On the other hand, Turkey insists on a military solution to the Kurdish question, jailing Kurdish politicians and activists and deepening its political ties with the anti-Western forces in the region. Indeed, the complexity of Turkish political structure itself, where secularism and religion have been used to empower Turkish nationalism, is the main obstacle to resolving the Kurdish question in Turkey.
Therefore, Turkey’s hypocritical policies for dealing with human rights and the process of democratisation should receive more attention if there’s any hope of finding a lasting, peaceful solution to the Kurdish question. As a first step, Turkey should not expect to qualify to the much-prized club membership by applying a trimmed down version of EU packages. What’s more, it should expect to be treated like a European state when it relapses to its tyrannical past.

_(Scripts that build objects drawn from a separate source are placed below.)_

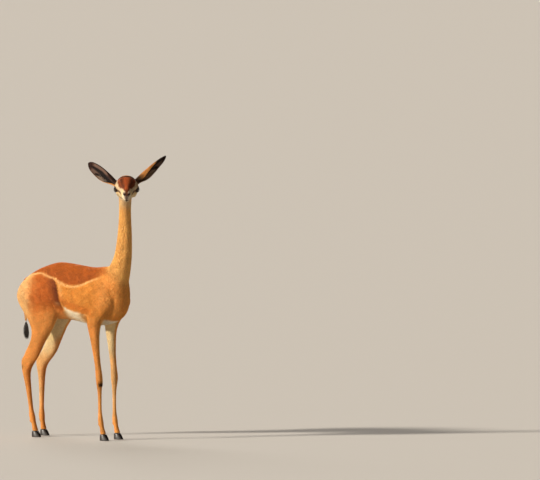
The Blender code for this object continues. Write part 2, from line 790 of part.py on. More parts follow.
def centre_on_floor(pieces):
    """Moves the animal so that the origin lies under the middle of its box, on the floor."""
    bpy.context.view_layer.update()
    corners = np.array([v.co for piece in pieces for v in piece.data.vertices])
    low, high = corners.min(0), corners.max(0)
    shift = Vector((-(low[0] + high[0]) / 2, -(low[1] + high[1]) / 2, -low[2]))
    for piece in pieces:
        piece.data.transform(Matrix.Translation(shift))


build()
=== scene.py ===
"""A young female gerenuk, stuffed and mounted as it stood: hide, coat, ears, eyes, hooves and tuft.

Places named "from the hooves" are measured from the ground between the fore hooves: x forwards,
y to the animal's left, z up. Places named "on the head" are forward, left and up from the middle
of the eyes, in the head's own lie. Metres throughout.
"""

from math import cos, pi, radians, sin

import bmesh
import bpy
import numpy as np
from mathutils import Matrix, Vector
from mathutils.bvhtree import BVHTree


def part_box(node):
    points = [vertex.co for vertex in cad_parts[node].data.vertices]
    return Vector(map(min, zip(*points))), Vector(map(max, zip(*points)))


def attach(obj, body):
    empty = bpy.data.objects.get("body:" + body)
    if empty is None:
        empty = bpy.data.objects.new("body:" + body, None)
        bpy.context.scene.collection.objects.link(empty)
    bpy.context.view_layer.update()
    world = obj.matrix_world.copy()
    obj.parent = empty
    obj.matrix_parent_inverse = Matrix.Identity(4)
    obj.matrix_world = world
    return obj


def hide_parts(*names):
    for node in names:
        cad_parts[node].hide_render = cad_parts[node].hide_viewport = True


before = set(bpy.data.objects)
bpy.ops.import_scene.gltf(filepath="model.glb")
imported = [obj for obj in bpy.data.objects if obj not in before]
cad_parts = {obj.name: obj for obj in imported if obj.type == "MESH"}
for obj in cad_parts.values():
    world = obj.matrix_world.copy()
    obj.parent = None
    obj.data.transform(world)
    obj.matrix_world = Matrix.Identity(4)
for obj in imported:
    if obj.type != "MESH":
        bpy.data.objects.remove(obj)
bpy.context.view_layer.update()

# The camera. It stands a long way off to the animal's right front, a little above the ground,
# with a long lens, so that the whole animal is seen with the photograph's flat perspective.
PIXELS_PER_METRE = 233
PICTURE_WIDE, PICTURE_HIGH = 540, 480
HOOVES_SEEN_AT = (111.5, 440)
CAMERA_ROUND, CAMERA_RISE = radians(45), radians(2.5)
CAMERA_DISTANCE = 80
CAMERA_REACH = 1000
SENSOR_WIDE = 36
EYES_FROM_HOOVES = Vector((0.1266, -0.0334, 1.084))
HEAD_YAW, HEAD_PITCH = radians(-44.5), radians(21)
EYE_FORWARD = 0.001
SIDES = {"left": 1, "right": -1}


def middle_of(node):
    low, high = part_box(node)
    return (low + high) / 2


head_turn = Matrix.Rotation(HEAD_YAW, 3, "Z") @ Matrix.Rotation(HEAD_PITCH, 3, "Y")
eyes_middle = (middle_of("eye_left") + middle_of("eye_right")) / 2 - head_turn.col[0] * EYE_FORWARD
hooves_middle = eyes_middle - EYES_FROM_HOOVES

towards_camera = Vector(
    (
        sin(CAMERA_ROUND) * cos(CAMERA_RISE),
        -cos(CAMERA_ROUND) * cos(CAMERA_RISE),
        sin(CAMERA_RISE),
    )
)
picture_right = Vector((cos(CAMERA_ROUND), sin(CAMERA_ROUND), 0))
picture_up = towards_camera.cross(picture_right)
aim = (
    hooves_middle
    + picture_right * ((PICTURE_WIDE / 2 - HOOVES_SEEN_AT[0]) / PIXELS_PER_METRE)
    + picture_up * ((HOOVES_SEEN_AT[1] - PICTURE_HIGH / 2) / PIXELS_PER_METRE)
)
lens = bpy.data.cameras.new("camera")
lens.sensor_width = SENSOR_WIDE
lens.lens = SENSOR_WIDE * CAMERA_DISTANCE / (PICTURE_WIDE / PIXELS_PER_METRE)
lens.clip_end = CAMERA_REACH
camera = bpy.data.objects.new("camera", lens)
bpy.context.scene.collection.objects.link(camera)
camera_turn = Matrix((picture_right, picture_up, towards_camera)).transposed().to_4x4()
camera.matrix_world = Matrix.Translation(aim + towards_camera * CAMERA_DISTANCE) @ camera_turn
bpy.context.scene.camera = camera

# The hide. The flesh of trunk, neck, head, tail, legs and ears is fused into one closed skin, as a
# tanned hide is drawn over a carved form, smoothed where the form is broad, and carved with the
# hollows between the muscles. It lies inside the solids by the depth of the coat.
FLESH = [
    "torso",
    "neck",
    "head",
    "tail",
    "foreleg_left",
    "foreleg_right",
    "hindleg_left",
    "hindleg_right",
    "ear_left",
    "ear_right",
]
HIDE_GRAIN = 0.0017
HIDE_TRIANGLES = 118_000
# For each kind of flesh: how far its solid is swollen before it is fused, how far its facets are
# then smoothed, and how deep the skin lies in it.
KINDS = ["torso", "neck", "head", "tail", "leg", "ear"]
SWELL = dict(zip(KINDS, (0.0004, 0.0004, 0.0004, 0.0004, 0.0004, 0.0008)))
SAME_PLACE = 1e-5
SMOOTHING = np.array([0.0080, 0.0050, 0.0032, 0.0020, 0.0026, 0.0018])
SKIN_DEPTH = np.array([0.0020, 0.0016, 0.0007, 0.0014, 0.0010, 0.0009])
SINKINGS = 3
EYE_RADIUS = 0.0148
EYE_OUT = 0.0388
LID_SMOOTHING = 0.0009


def kind_of(node):
    return next(kind for kind in KINDS if kind in node)


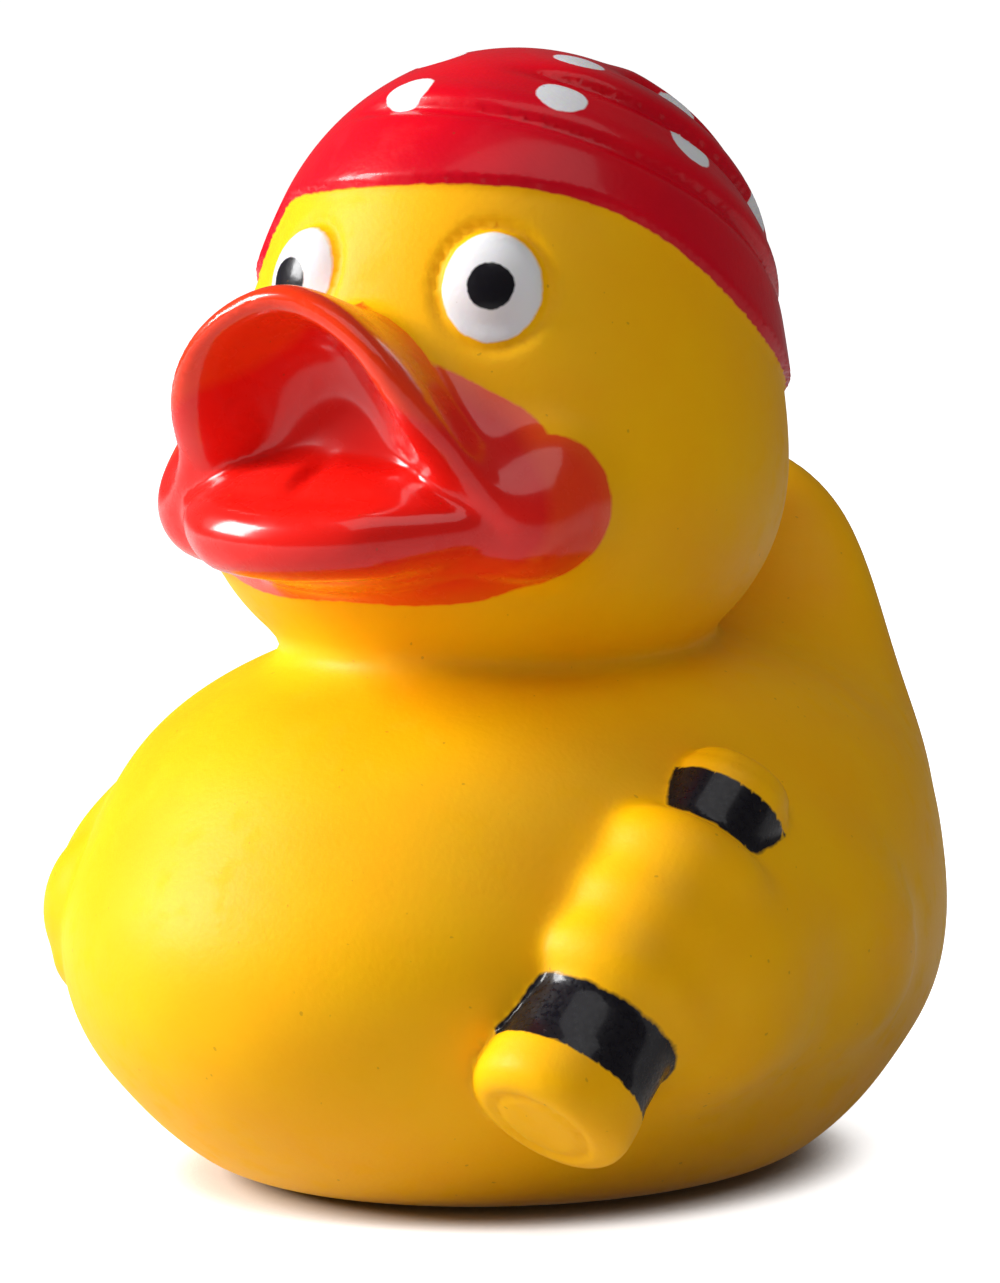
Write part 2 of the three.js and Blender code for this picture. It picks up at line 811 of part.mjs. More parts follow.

To behave, act and think like a European takes centuries. It would be a tall order and implausible demand, however desirable and beneficial, to ask Turkey to enroll all of its military and civilian leaders in courses ranging from studies in European history, human rights, multi-ethnic societies in democracies and rights of nations for self-determination. However, it would also be a far-fetched to ask Turkey’s establishment and its military leaders to take long sessions with European psychiatrists to rid themselves from the Kurdo-phobia, which has gripped Turkey for decades.
But, there is a shortcut for Turkey to become a modern European entity, and that is by embracing and helping Kurds in Turkey to achieve political and cultural equality.
Finally, it should be clear that the Kurdish question in Turkey is not just about the presence of a few thousand armed PKK fighters in the border regions. There is a widespread historical grievance and dissatisfaction among Kurdish people in every corner of this country, and the Turkish government should finally come to its senses and look for a long-standing peaceful solution to the Kurdish conflict.